Прямо с вокзала, держа в руке деревянный баульчик, Сашенька отправилась по указанному Максимом адресу в госпиталь. Он находился на противоположном конце города, у Волги, и Сашеньке пришлось долго итти по широким прямым улицам.

Она очень устала, когда, наконец, добралась до места. Огромное четырехэтажное здание госпиталя выходило высокими окнами на Волгу. Несколько каменных ступеней вели на просторную террасу с цементным полом, окаймленную вычурной баллюстрадой с серыми каменными балясинами. Сашенька поднялась на террасу, открыла входную стеклянную дверь, вступила в прохладный, полутемный вестибюль. Здесь, в этом большом красивом здании, живет ее Максим. Сейчас она его увидит, все станет ясно и понятно и разрядится та тревога, которую она испытывала все эти дни. В вестибюле было тихо, пахло карболкой и еще какими-то лекарствами. Прямо против входной двери широкая каменная лестница вела наверх. По ней, опираясь на костыли, осторожно, опасаясь упасть, спускался молодой человек в синем больничном халате. Правая нога у него была отнята выше колена и безобразный обрубок болтался при каждом движении. Это было первое, что увидела Сашенька, и ужаснулась. Раненый перехватил ее взгляд, еле приметная грустная улыбка тронула его губы. Он спустился вниз и, тяжело ступая на здоровую ногу, опираясь на костыли, скрылся в дверях.

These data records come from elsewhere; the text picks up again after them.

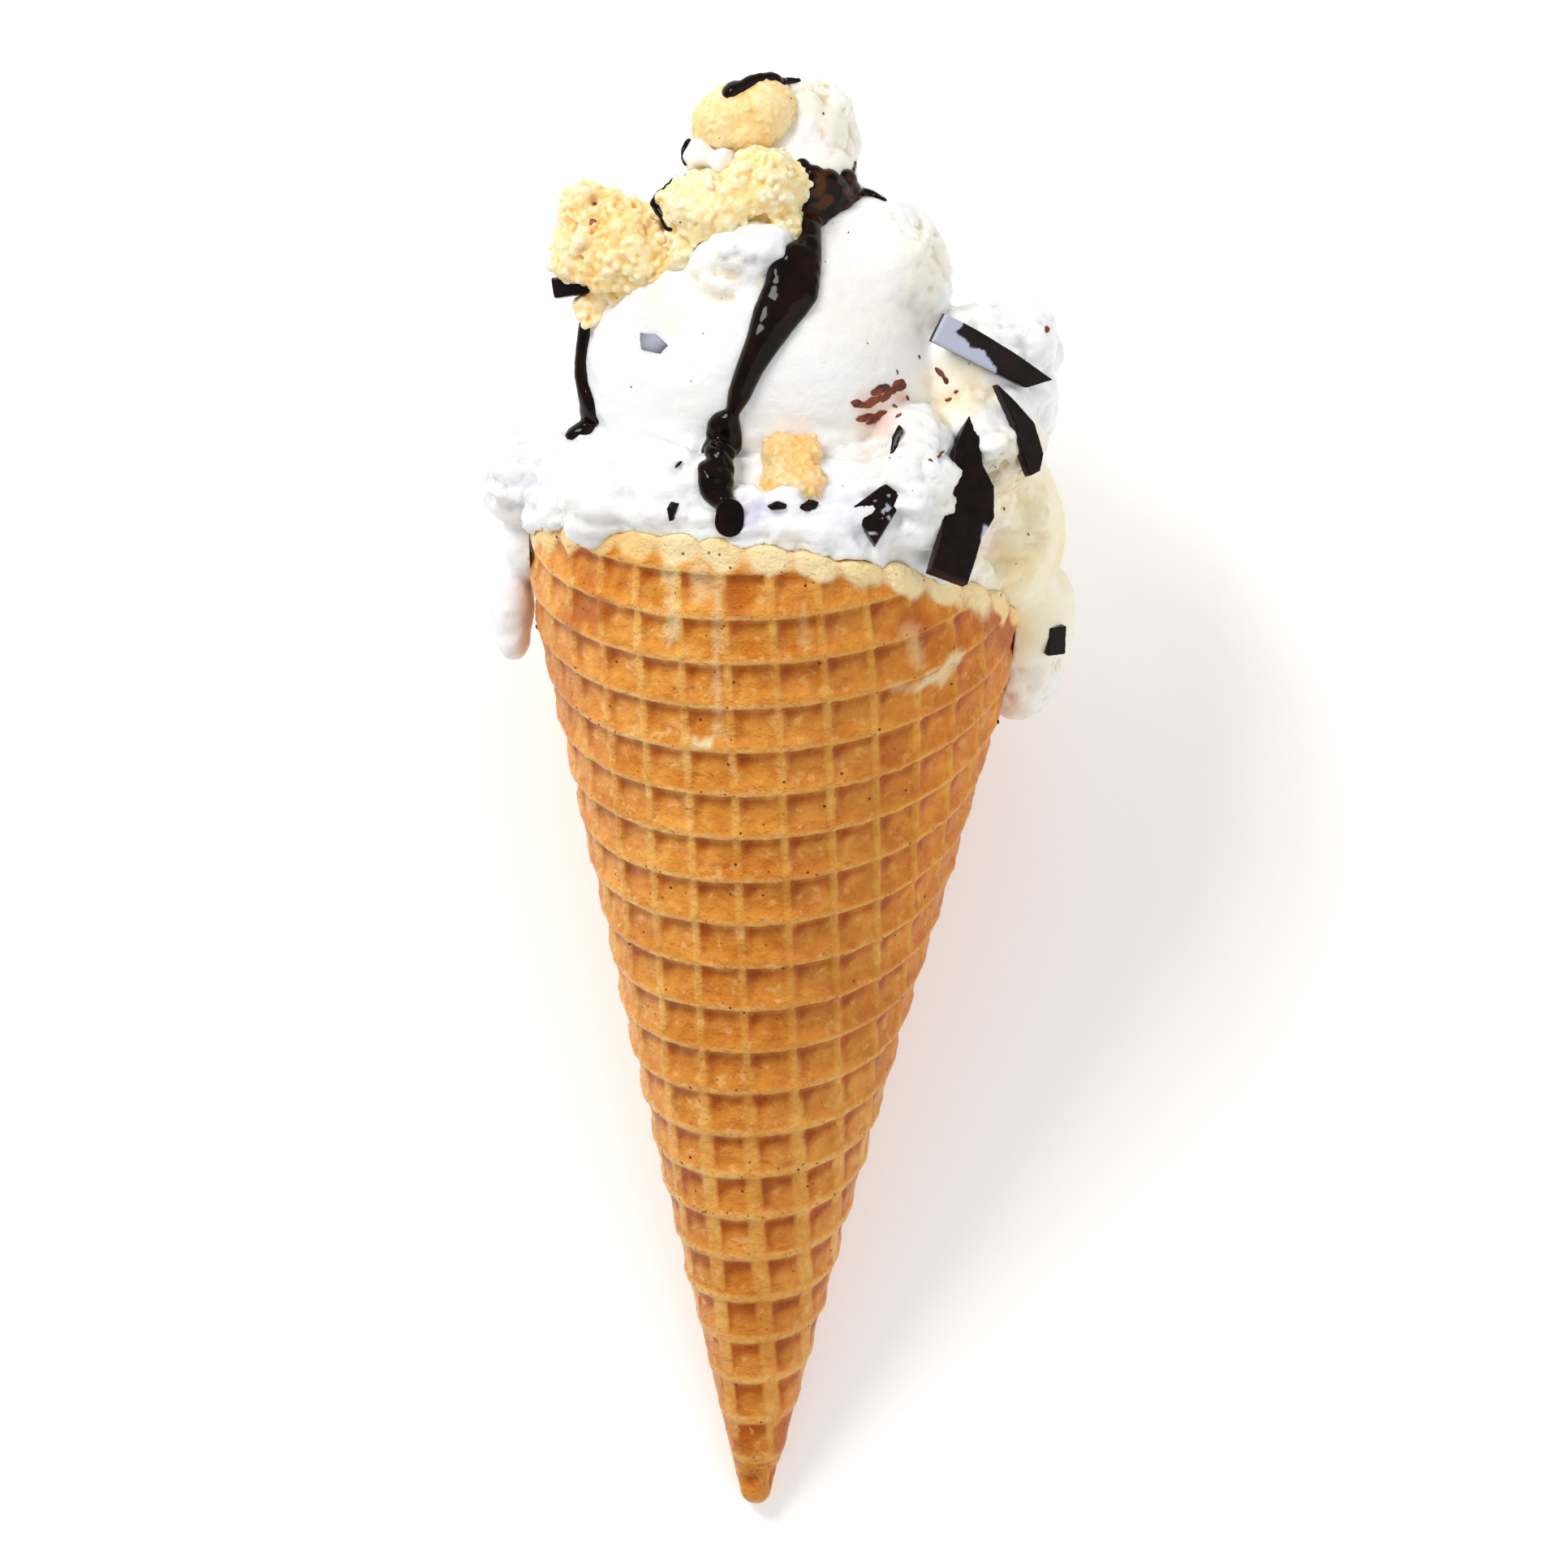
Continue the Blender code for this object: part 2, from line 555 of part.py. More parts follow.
def make_ice_cream(parts, guides):
    plug = []
    for i in range(5):
        along = PLUG_FROM + (PLUG_TO - PLUG_FROM) * i / 4
        plug.append((along * tan(HALF_ANGLE) - PLUG_INSIDE, along))
    profile = [(0.0, PLUG_FROM)] + plug + [(0.0, PLUG_TO)]
    base = turned("ice_cream", profile, 28, guides)
    lumps = bpy.data.collections.new("lumps")
    guides.children.link(lumps)
    centre = lay_down(0.0, 0.0, SKIRT_ALONG)
    skirt = lump("skirt", (0.0, 0.0, 0.0), SKIRT_RADII, 0.04, 3, lumps)
    tilt = Matrix.Rotation(HALF_ANGLE, 4, "X")
    skirt.data.transform(Matrix.Translation(centre * MM) @ tilt)
    for name, (place, radii, rough, level) in LUMPS.items():
        lump(name, place, radii, rough, level, lumps)
    combine(base, lumps, "UNION")
    for thing in list(lumps.objects):
        remove_object(thing)
    simplify(base, LUMPS_KEEP)
    tree = surface_of(base)
    sauce_run("sauce_main", SAUCE_MAIN, tree, lumps)
    sauce_run("sauce_left", SAUCE_LEFT, tree, lumps)
    for i, (x, y, width) in enumerate(SAUCE_NECK):
        hit, normal = on_surface(tree, x, y)
        lump(f"sauce_pool_{i}", hit - normal * 0.3 * width, (width, width, 0.8 * width), 0.1, 2, lumps)
    for i, (x, y, length, width, turn) in enumerate(CHIPS):
        chip(f"chip_{i}", x, y, length, width, turn, tree, lumps)
    combine(base, lumps, "UNION")
    for thing in list(lumps.objects):
        remove_object(thing)
    bpy.data.collections.remove(lumps)
    guides.objects.unlink(base)
    parts.objects.link(base)
    return base


def cut_floor(thing, collection):
    """Cut the thing flat where it rests."""
    bm = bmesh.new()
    bmesh.ops.create_cube(bm, size=1.0)
    bmesh.ops.scale(bm, vec=(0.4, 0.4, 0.1), verts=bm.verts)
    bmesh.ops.translate(bm, vec=(0.0, 0.0, -0.05), verts=bm.verts)
    block = add_object("floor_block", mesh_from(bm, "floor_block"), collection)
    combine(thing, block, "DIFFERENCE")
    remove_object(block)


def cut_clear(thing, neighbours, amount, collection):
    for neighbour in neighbours:
        room = swollen(neighbour, amount, collection)
        combine(thing, room, "DIFFERENCE")
        remove_object(room)


def centre_on_floor(things):
    """Move all meshes so that the origin is at the bottom centre of their box."""
    corners = [vert.co for thing in things for vert in thing.data.vertices]
    low = Vector([min(corner[axis] for corner in corners) for axis in range(3)])
    high = Vector([max(corner[axis] for corner in corners) for axis in range(3)])
    shift = Matrix.Translation((-(low.x + high.x) / 2.0, -(low.y + high.y) / 2.0, -low.z))
    for thing in things:
        thing.data.transform(shift)


def main():
    for thing in list(bpy.data.objects):
        bpy.data.objects.remove(thing, do_unlink=True)
    parts = bpy.data.collections.new(COLLECTION_NAME)
    guides = bpy.data.collections.new("guides")
    bpy.context.scene.collection.children.link(parts)
    bpy.context.scene.collection.children.link(guides)

    wafer = material("wafer", (0.62, 0.30, 0.09), 0.6)
    cream = material("ice_cream", (0.90, 0.87, 0.78), 0.45)
    crumb = material("cake", (0.82, 0.62, 0.25), 0.85)
    dark = material("chocolate", (0.035, 0.014, 0.011), 0.3)

    cone = make_waffle_cone(parts, guides)
    room = wafer_room(guides)

    chocolate = [make_shard(name, *spec, parts, guides) for name, spec in SHARDS.items()]
    chocolate += [make_chunk(name, *spec, parts) for name, spec in CHUNKS.items()]
    cakes = [make_cake(name, lumps, parts, guides) for name, lumps in CAKES.items()]
    done = list(chocolate)
    for cake in cakes:
        cut_clear(cake, done, GAP, guides)
        largest_body(cake)
        done.append(cake)

    ice = make_ice_cream(parts, guides)
    combine(ice, room, "DIFFERENCE")
    remove_object(room)
    cut_clear(ice, done, GAP, guides)
    cut_floor(ice, guides)
    largest_body(ice)

    for thing, made in [(cone, wafer), (ice, cream)] + [(c, crumb) for c in cakes] + [(c, dark) for c in chocolate]:
        thing.data.materials.clear()
        thing.data.materials.append(made)
    centre_on_floor(list(parts.objects))
    hide_guides(guides)


main()
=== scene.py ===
# %% [markdown]
# # A waffle cone with vanilla ice cream
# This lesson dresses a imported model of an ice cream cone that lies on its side. The frame gives
# the CAD solids at their real size. Each is replaced here by a finer mesh that keeps the same
# measures: a rolled sheet with soft pockets, ice cream that is smooth where it was scooped and
# crumbly at its edges, cake crumb and snapped chocolate. Sauce, chips and shavings are added.

# %% Load the frame
from math import atan2, ceil, cos, hypot, pi, radians, sin, tan

import bmesh
import bpy
import numpy as np
from mathutils import Euler, Matrix, Vector, noise
from mathutils.bvhtree import BVHTree


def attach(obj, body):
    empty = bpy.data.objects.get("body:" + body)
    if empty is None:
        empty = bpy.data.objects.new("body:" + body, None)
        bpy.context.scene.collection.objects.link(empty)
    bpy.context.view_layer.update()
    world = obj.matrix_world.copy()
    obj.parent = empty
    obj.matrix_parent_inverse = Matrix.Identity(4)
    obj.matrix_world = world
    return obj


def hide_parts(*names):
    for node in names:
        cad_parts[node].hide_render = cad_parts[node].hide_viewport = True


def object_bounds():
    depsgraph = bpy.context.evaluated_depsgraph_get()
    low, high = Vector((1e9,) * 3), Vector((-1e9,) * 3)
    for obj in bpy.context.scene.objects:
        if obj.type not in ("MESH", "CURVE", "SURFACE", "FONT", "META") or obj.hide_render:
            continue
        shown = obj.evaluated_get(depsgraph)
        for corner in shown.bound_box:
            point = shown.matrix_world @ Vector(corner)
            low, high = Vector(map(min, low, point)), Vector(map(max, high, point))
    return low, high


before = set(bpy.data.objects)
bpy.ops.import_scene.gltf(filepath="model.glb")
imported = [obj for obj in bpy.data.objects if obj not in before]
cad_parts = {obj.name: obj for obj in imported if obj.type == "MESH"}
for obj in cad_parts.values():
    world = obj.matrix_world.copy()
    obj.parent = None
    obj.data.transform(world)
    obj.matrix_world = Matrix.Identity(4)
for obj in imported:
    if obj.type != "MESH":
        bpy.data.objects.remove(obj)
cad_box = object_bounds()
print("CAD box", [round(side, 4) for corner in cad_box for side in corner])

# %% [markdown]
# All shapes are drawn in millimetres, in the drawing that the solids came from. Its origin lies
# close to the frame's. At the end each mesh is turned into metres and moved to the frame, so its
# object can stay at the origin, which keeps every pattern on Object coordinates in place.
# Closed meshes are joined and cut by Booleans. A voxel remesh melts shapes that overlap into one
# even skin, as warm food does.

# %% Meshes, Booleans and melting
MM = 0.001
ORIGIN = Vector((-0.03, 2.035, 0.0))     # the drawing's origin, seen from the frame's, in mm
TO_FRAME = Matrix.Scale(MM, 4) @ Matrix.Translation(ORIGIN)
scene = bpy.context.scene


def smoothstep(value):
    value = np.clip(value, 0.0, 1.0)
    return value * value * (3.0 - 2.0 * value)


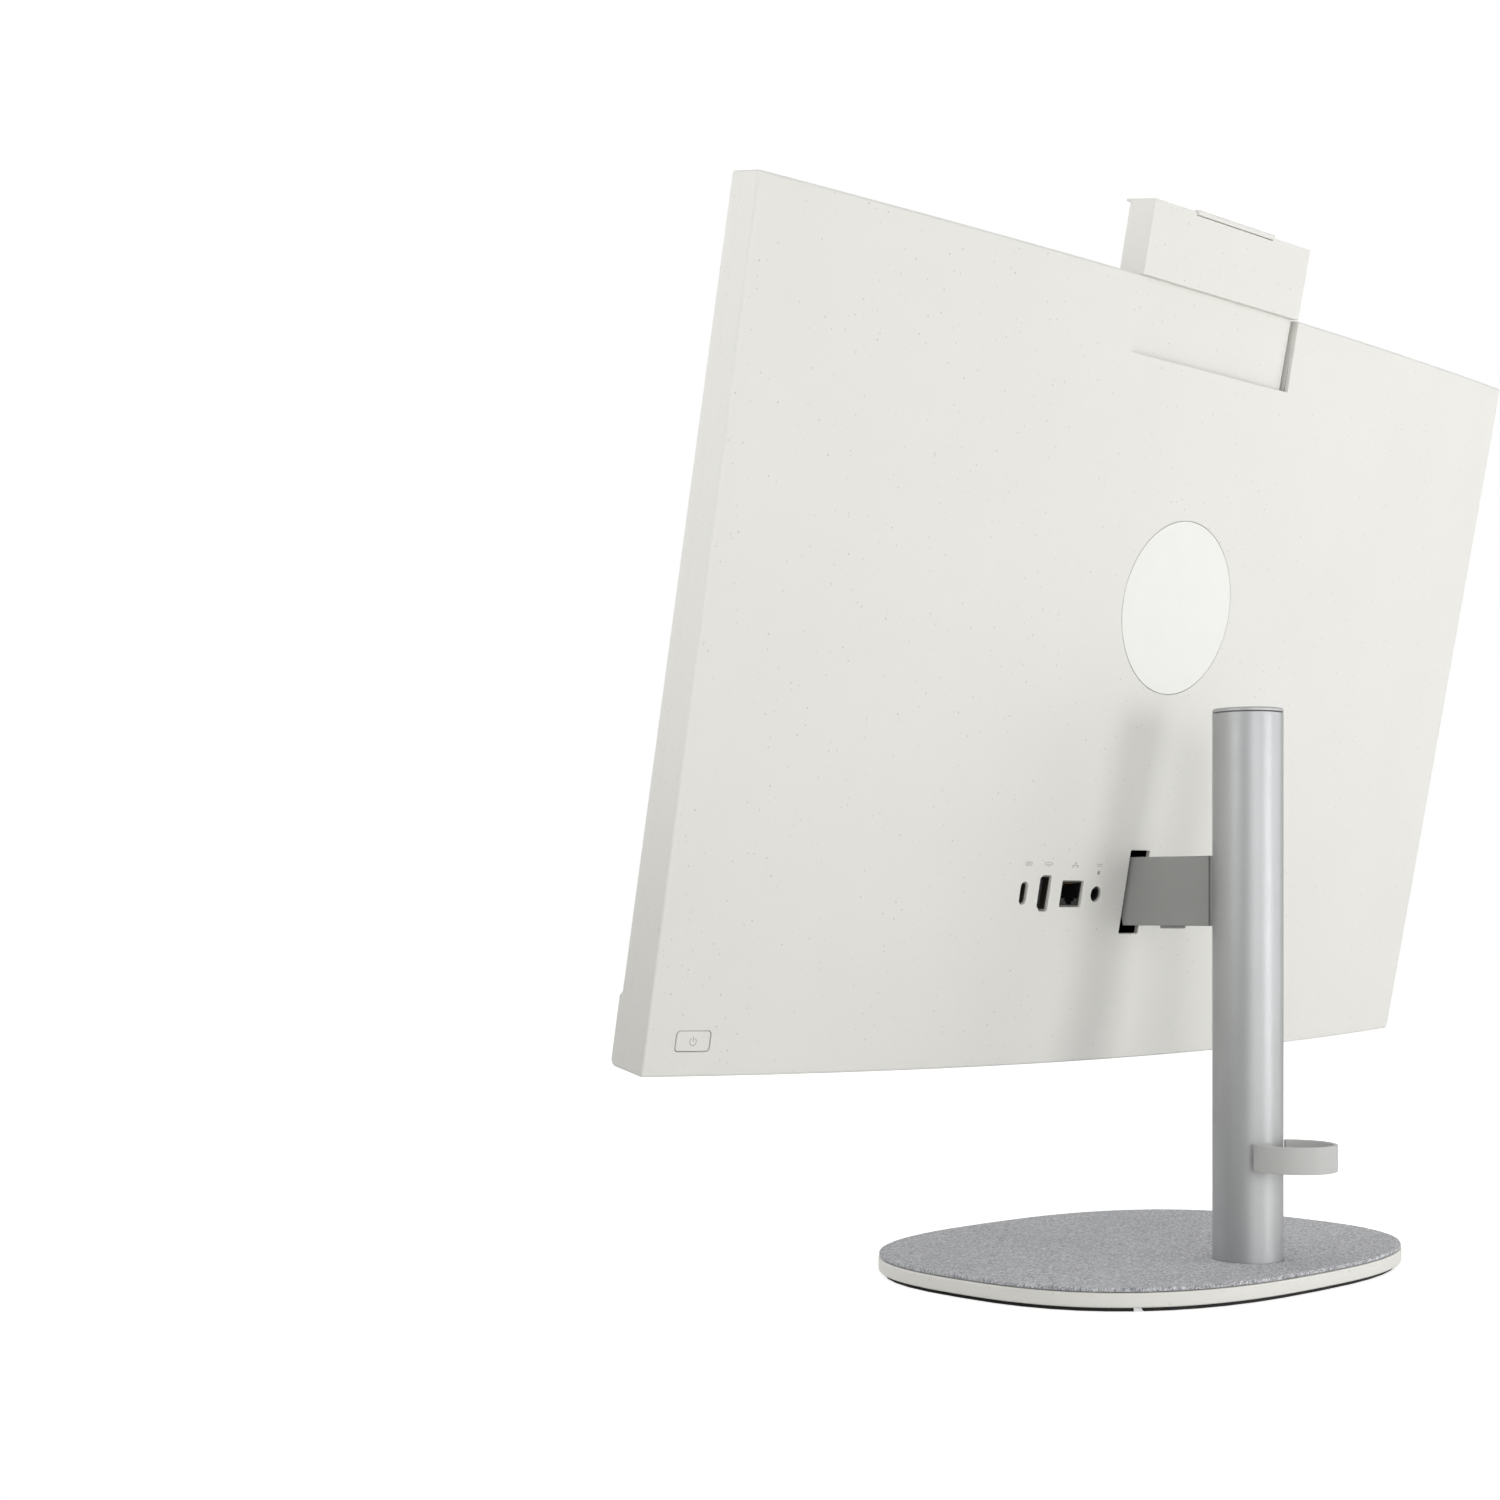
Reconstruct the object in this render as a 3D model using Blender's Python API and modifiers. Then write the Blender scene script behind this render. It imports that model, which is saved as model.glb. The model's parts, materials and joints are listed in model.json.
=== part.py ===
"""All-in-one desktop computer: a curved-back display head on a single column stand.

The model is in metres with +Z up and the desk at Z = 0. The screen faces -Y, and the origin is
under the middle of the whole computer. The stand is built around the column's axis, and the
head in its own frame, whose origin is the tilt axis: there x runs across the screen, y runs
out of the rear cover, and z runs up the screen.
"""
import math

import bmesh
import bpy
from mathutils import Matrix, Vector

MM = 0.001
GAP = 0.3 * MM                      # clearance between pieces that touch
OVERRUN = 1 * MM                    # cutters reach this far past what they cut

# ---- stand ------------------------------------------------------------------------------
BASE_HALF_X = 128.9 * MM
BASE_HALF_Y = 96.9 * MM
BASE_CENTRE_Y = -57.9 * MM          # the column stands behind the middle of the base
BASE_ROUNDNESS = 2.6                # exponent of the superellipse outline
BASE_POINTS = 56
FOOT_T = 1.5 * MM
FOOT_W = 6.0 * MM
FOOT_INSET = 2.5 * MM
FOOT_BREAK = 1.3                    # half the angle left open between two foot strips
TRAY_EDGE = 0.6 * MM
TRAY_T = 6.5 * MM
TRAY_WALL = 3.0 * MM
TRAY_DECK = 2.2 * MM
WEIGHT_T = 3.6 * MM
FELT_T = 1.9 * MM
FELT_INSET = 0.4 * MM

COLUMN_R = 15.5 * MM
COLUMN_WALL = 2.0 * MM
COLUMN_TOP = 254.5 * MM
CAP_T = 1.7 * MM
CAP_PLUG = 12.0 * MM
CAP_RIM = 0.8 * MM
COLUMN_SEGMENTS = 36
FOOT_PLUG_H = 26.0 * MM
BOLT_R = 4.0 * MM
BOLT_HEAD_R = 7.0 * MM
BOLT_HEAD_T = 2.6 * MM
THREAD_DEPTH = 16.0 * MM
THREAD_SPARE = 2.0 * MM             # the bolt stops this far short of the thread's end
HEX_R = 2.4 * MM
HEX_ROOF = 0.8 * MM

ARM_HALF_X = 5.5 * MM
ARM_LOW = 157.9 * MM
ARM_HIGH = 189.5 * MM
ARM_TENON = 7.0 * MM                # how far the arm reaches past the column's front wall
ANCHOR_MARGIN = 6.0 * MM            # anchor block above and below the arm
ARM_PIN_R = 2.0 * MM
ARM_PIN_BACK = 4.4 * MM             # behind the front of the column

HINGE_Y = -70.3 * MM
HINGE_Z = 174.4 * MM
BARREL_R = 6.5 * MM
THROAT = 4.5 * MM                   # the arm narrows to its barrel this far behind the axis
SHAFT_R = 3.0 * MM
BRACKET_T = 3.0 * MM
BRACKET_R = 4.6 * MM
BRACKET_WAIST = 1.0 * MM
BRACKET_FOOT_HALF_V = 18.0 * MM
BRACKET_FOOT_U = 14.0 * MM
BRACKET_FOOT_T = 1.8 * MM
BRACKET_TOE = 2.0 * MM
WASHER_T = 3.6 * MM
WASHER_R = 4.4 * MM
NUT_T = 3.2 * MM
NUT_R = 4.2 * MM
SHAFT_END = 0.8 * MM

LATCH_REAR = -36.2 * MM
LATCH_LENGTH = 9.7 * MM
LATCH_HALF_X = 3.4 * MM
LATCH_PROUD = 1.3 * MM
LATCH_DEPTH = 5.0 * MM
LATCH_TRAVEL = 1.0 * MM

CLIP_R = 18.5 * MM
CLIP_T = 2.0 * MM
CLIP_CENTRE_Y = 24.4 * MM
CLIP_LOW = 51.3 * MM
CLIP_H = 11.8 * MM
CLIP_FREE_GAP = 0.8 * MM            # cable entry beside the clip's free end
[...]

Неслышно подошла привратница в сером халате и мягких войлочных шлепанцах на ногах.

— Вы к кому?

Сашенька объяснила.

— Нынче приема нет, с трех до пяти по четвергам и воскресеньям.

Сашенька этого не ожидала. Она полагала, что своего Максима всегда может увидеть, стоит только добраться до госпиталя и сказать, что она его жена. Сашенька стояла растерянная, держа в руках свой дорожный деревянный баул.